>> start

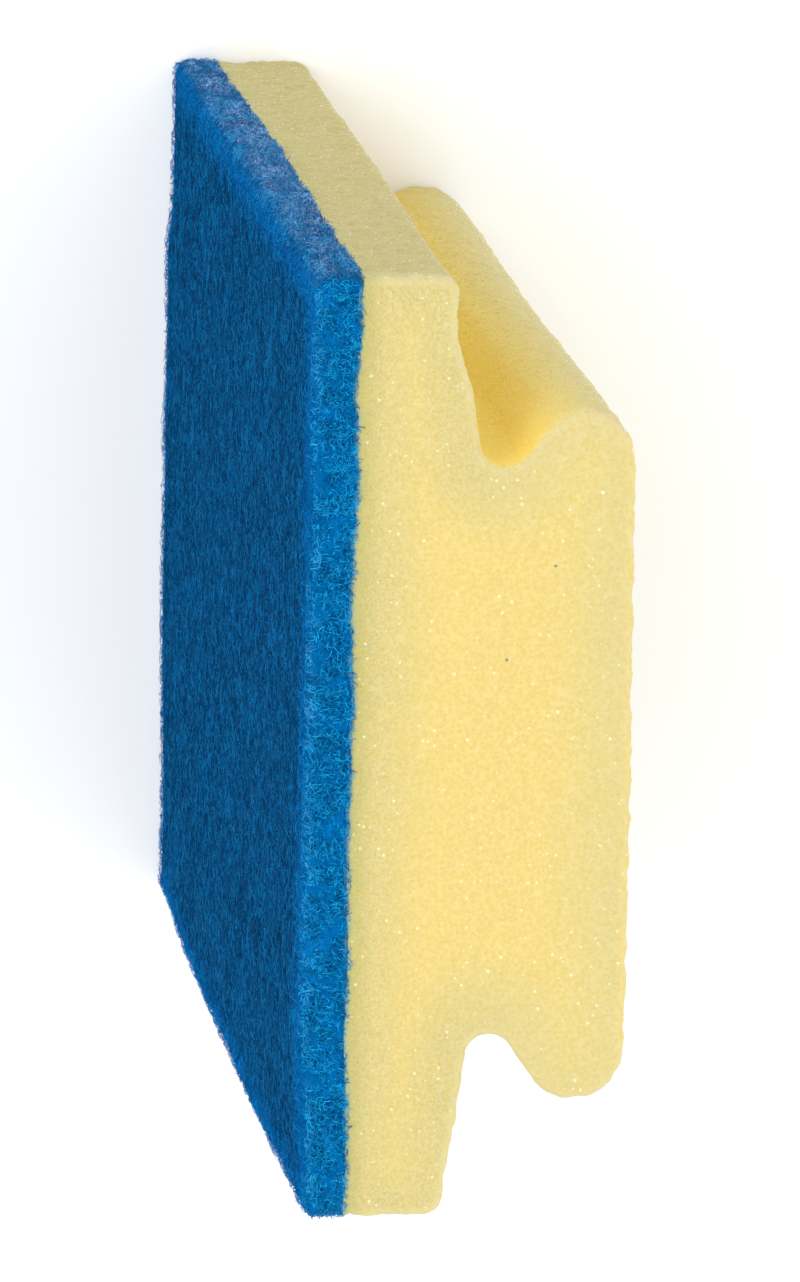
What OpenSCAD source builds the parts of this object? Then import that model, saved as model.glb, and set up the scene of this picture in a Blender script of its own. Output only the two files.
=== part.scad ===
// Kitchen scouring sponge with finger-grip grooves.
// It stands upright on one end. Its length runs along Z, its width along X, and its
// thickness along Y, from the scouring pad's face at -Y to the soft head's face at +Y.
// The origin is the middle of the end that it stands on.

/* [Overall] */
// Length, from end to end
length = 130; // [80:1:180]
// Width across the scouring pad
width = 90; // [84:1:120]
// Thickness, from the pad's face to the head's face
thickness = 31; // [31:0.5:40]
// Radius of the four corners of the pad and the glue film
corner_r = 1.2; // [0.4:0.2:3]

/* [Scouring pad] */
// Thickness of the resin and grit coat on the outer face
coat_t = 0.5; // [0.3:0.1:1]
// Thickness of the nonwoven fibre web
web_t = 3.2; // [2:0.2:5]
// Thickness of the glue film between the web and the foam
film_t = 0.3; // [0.2:0.1:0.6]

/* [Flange] */
// Distance from the pad's face to the outer edge of the flange's upper side
flange_t = 14; // [11:0.5:14]
// Radius of the flange's long edges
flange_r = 2; // [1:0.2:3]
// How far the upper side rises from the flange's edge to the groove
flank_rise = 1.9; // [0.7:0.1:1.9]

/* [Grip grooves and head] */
// Radius of the bottom of each grip groove
groove_r = 2.4; // [1.6:0.1:2.5]
// Width left between the two grooves
neck_w = 54.2; // [48:0.2:56]
// Width of the head
head_w = 66.2; // [60:0.2:70]
// Radius of the head's two long edges
head_r = 4.8; // [3:0.2:5]

/* [Hidden] */
$fn = 96;

// distances of each layer's outer side from the pad's face
web_from = coat_t;
film_from = coat_t + web_t;
foam_from = film_from + film_t;

// centres of the three arcs of one side of the foam's profile, as [across, from the pad's face]
edge_c = [width / 2 - flange_r, flange_t - flange_r];
groove_c = [neck_w / 2 + groove_r, flange_t + flank_rise + groove_r];
head_c = [head_w / 2 - head_r, thickness - head_r];

function polar(r, angle) = r * [cos(angle), sin(angle)];

// Direction, seen from centre a, of the point where a line that crosses between two circles
// touches circle a; side is 1 or -1 for the line on either side of the centres.
function cross_tangent(a, ra, b, rb, side) =
    let (d = b - a)
    atan2(d[1], d[0]) + side * acos((ra + rb) / norm(d));

flank_angle = cross_tangent(edge_c, flange_r, groove_c, groove_r, -1);
lip_angle = cross_tangent(groove_c, groove_r, head_c, head_r, 1);

// One half of the foam's profile: a straight-sided outline through the arcs' centres and
// tangent points, with the two convex arcs added and the groove's round bottom cut away.
module half_profile() {
    difference() {
        polygon([
            [0, foam_from],
            [width / 2, foam_from],
            [width / 2, edge_c[1]],
            edge_c,
            edge_c + polar(flange_r, flank_angle),
            groove_c - polar(groove_r, flank_angle),
            groove_c,
            groove_c + polar(groove_r, lip_angle),
            head_c - polar(head_r, lip_angle),
            head_c,
            [head_c[0], thickness],
            [0, thickness]
        ]);
        translate(groove_c) circle(groove_r);
    }
    translate(edge_c) circle(flange_r);
    translate(head_c) circle(head_r);
}

// A flat sheet of the pad's outline, from one distance from the pad's face to another.
module sheet(from, thick) {
    inner_w = width - 2 * corner_r;
    inner_l = length - 2 * corner_r;
    translate([0, from - thickness / 2 + thick, length / 2])
        rotate([90, 0, 0])
            linear_extrude(thick)
                union() {
                    square([inner_w, length], center = true);
                    square([width, inner_l], center = true);
                    for (sx = [-1, 1], sy = [-1, 1])
                        translate([sx * inner_w / 2, sy * inner_l / 2]) circle(corner_r);
                }
}

// Profiled foam body: flange, two grip grooves and the soft head.
module foam_body() {
    color([0.95, 0.87, 0.52])
        translate([0, -thickness / 2, 0])
            linear_extrude(length) {
                half_profile();
                mirror([1, 0]) half_profile();
            }
}

// Glue film that holds the web on the foam's flat back.
module adhesive_film() {
    color([0.45, 0.6, 0.62]) sheet(film_from, film_t);
}

// Nonwoven fibre web of the scouring pad.
module fibre_web() {
    color([0.1, 0.42, 0.72]) sheet(web_from, web_t);
}

// Resin and grit coat on the web's outer face.
module abrasive_coat() {
    color([0.05, 0.28, 0.5]) sheet(0, coat_t);
}

foam_body();
adhesive_film();
fibre_web();
abrasive_coat();
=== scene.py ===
"""Looks of a kitchen scouring sponge: a profiled soft foam body glued to a blue fibre pad."""

import itertools
import math

import bmesh
import bpy
import numpy as np
from mathutils import Matrix, Vector
from mathutils.geometry import delaunay_2d_cdt
from mathutils.kdtree import KDTree


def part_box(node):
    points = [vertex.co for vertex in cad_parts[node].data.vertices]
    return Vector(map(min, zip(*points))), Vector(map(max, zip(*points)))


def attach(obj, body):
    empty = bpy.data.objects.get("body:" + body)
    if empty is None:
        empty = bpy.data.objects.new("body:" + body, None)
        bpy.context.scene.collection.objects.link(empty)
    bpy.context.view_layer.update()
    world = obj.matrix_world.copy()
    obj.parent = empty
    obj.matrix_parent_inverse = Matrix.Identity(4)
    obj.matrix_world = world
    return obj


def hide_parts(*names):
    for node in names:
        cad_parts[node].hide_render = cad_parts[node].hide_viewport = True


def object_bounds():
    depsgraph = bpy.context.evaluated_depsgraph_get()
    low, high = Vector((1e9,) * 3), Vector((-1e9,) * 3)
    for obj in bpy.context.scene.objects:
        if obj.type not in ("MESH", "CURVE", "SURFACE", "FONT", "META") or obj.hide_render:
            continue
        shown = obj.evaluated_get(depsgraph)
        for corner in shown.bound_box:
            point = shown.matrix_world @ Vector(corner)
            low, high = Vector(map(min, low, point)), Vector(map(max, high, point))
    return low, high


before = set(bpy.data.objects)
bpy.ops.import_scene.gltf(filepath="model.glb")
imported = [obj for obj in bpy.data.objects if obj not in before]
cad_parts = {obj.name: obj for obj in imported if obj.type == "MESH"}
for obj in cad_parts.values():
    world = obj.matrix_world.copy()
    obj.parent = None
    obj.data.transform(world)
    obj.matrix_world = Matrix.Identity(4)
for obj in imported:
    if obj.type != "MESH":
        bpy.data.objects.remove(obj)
CAD_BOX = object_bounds()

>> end

What you should do: Extract, verbatim, the lines from the one containing "return low, high" through the last line of the listing above.

Task solution:
    return low, high


before = set(bpy.data.objects)
bpy.ops.import_scene.gltf(filepath="model.glb")
imported = [obj for obj in bpy.data.objects if obj not in before]
cad_parts = {obj.name: obj for obj in imported if obj.type == "MESH"}
for obj in cad_parts.values():
    world = obj.matrix_world.copy()
    obj.parent = None
    obj.data.transform(world)
    obj.matrix_world = Matrix.Identity(4)
for obj in imported:
    if obj.type != "MESH":
        bpy.data.objects.remove(obj)
CAD_BOX = object_bounds()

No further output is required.